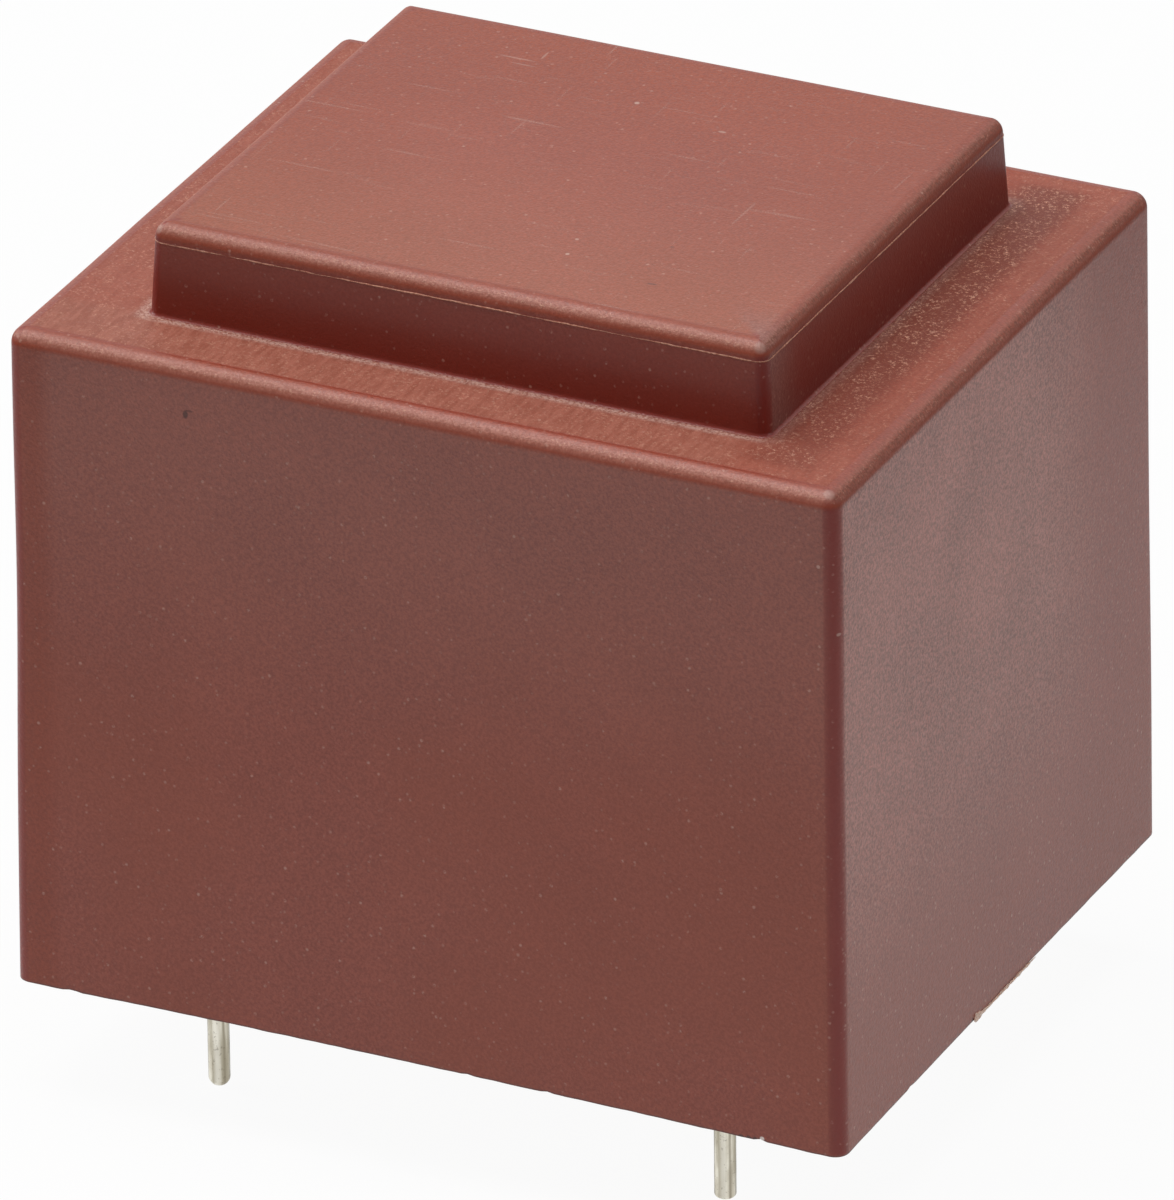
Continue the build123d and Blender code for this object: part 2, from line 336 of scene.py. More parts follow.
def stack_outside():
    """The case's outside, from its rim up over the shelf and the crown."""
    stack = Stack()
    for k in range(4):
        angle = math.radians(30.0 * k)
        inset = RIM_EDGE_RADIUS * (1.0 - math.sin(angle))
        stack.add(
            CASE_HALF_X - inset,
            CASE_HALF_Y - inset,
            CASE_CORNER_RADIUS,
            RIM_EDGE_RADIUS * (1.0 - math.cos(angle)),
            rim=1.0,
        )
    wall_top = SHELF_HEIGHT - SHELF_EDGE_RADIUS
    heights = [0.15 * MM, 0.3 * MM, 0.5 * MM] + list(np.linspace(0.9 * MM, wall_top - 0.1 * MM, 40)) + [wall_top]
    for height in heights:
        inset = height * math.tan(WALL_DRAFT)
        stack.add(CASE_HALF_X - inset, CASE_HALF_Y - inset, CASE_CORNER_RADIUS, height)
    inset = wall_top * math.tan(WALL_DRAFT)
    outer_x, outer_y = stack_edge(
        stack, CASE_HALF_X - inset, CASE_HALF_Y - inset, CASE_CORNER_RADIUS, SHELF_EDGE_RADIUS, wall_top
    )
    inner_x = CROWN_HALF_X + CROWN_ROOT_RADIUS
    inner_y = CROWN_HALF_Y + CROWN_ROOT_RADIUS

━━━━

▶ Given task: Please quote the data above in full, with no line missing.

▶ Answer to this problem:
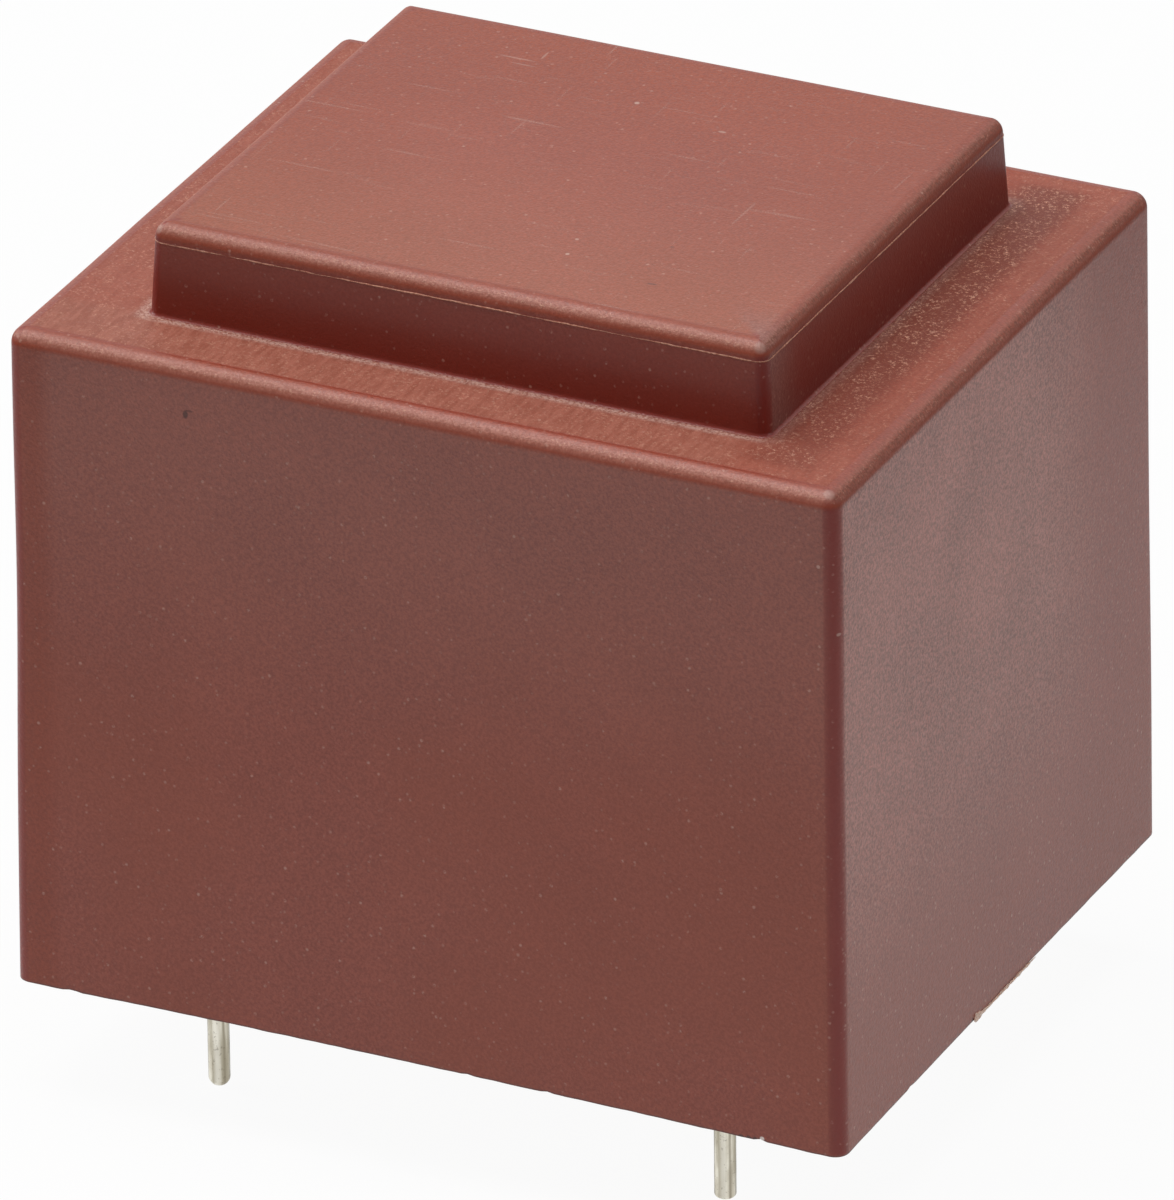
Continue the build123d and Blender code for this object: part 2, from line 336 of scene.py. More parts follow.
def stack_outside():
    """The case's outside, from its rim up over the shelf and the crown."""
    stack = Stack()
    for k in range(4):
        angle = math.radians(30.0 * k)
        inset = RIM_EDGE_RADIUS * (1.0 - math.sin(angle))
        stack.add(
            CASE_HALF_X - inset,
            CASE_HALF_Y - inset,
            CASE_CORNER_RADIUS,
            RIM_EDGE_RADIUS * (1.0 - math.cos(angle)),
            rim=1.0,
        )
    wall_top = SHELF_HEIGHT - SHELF_EDGE_RADIUS
    heights = [0.15 * MM, 0.3 * MM, 0.5 * MM] + list(np.linspace(0.9 * MM, wall_top - 0.1 * MM, 40)) + [wall_top]
    for height in heights:
        inset = height * math.tan(WALL_DRAFT)
        stack.add(CASE_HALF_X - inset, CASE_HALF_Y - inset, CASE_CORNER_RADIUS, height)
    inset = wall_top * math.tan(WALL_DRAFT)
    outer_x, outer_y = stack_edge(
        stack, CASE_HALF_X - inset, CASE_HALF_Y - inset, CASE_CORNER_RADIUS, SHELF_EDGE_RADIUS, wall_top
    )
    inner_x = CROWN_HALF_X + CROWN_ROOT_RADIUS
    inner_y = CROWN_HALF_Y + CROWN_ROOT_RADIUS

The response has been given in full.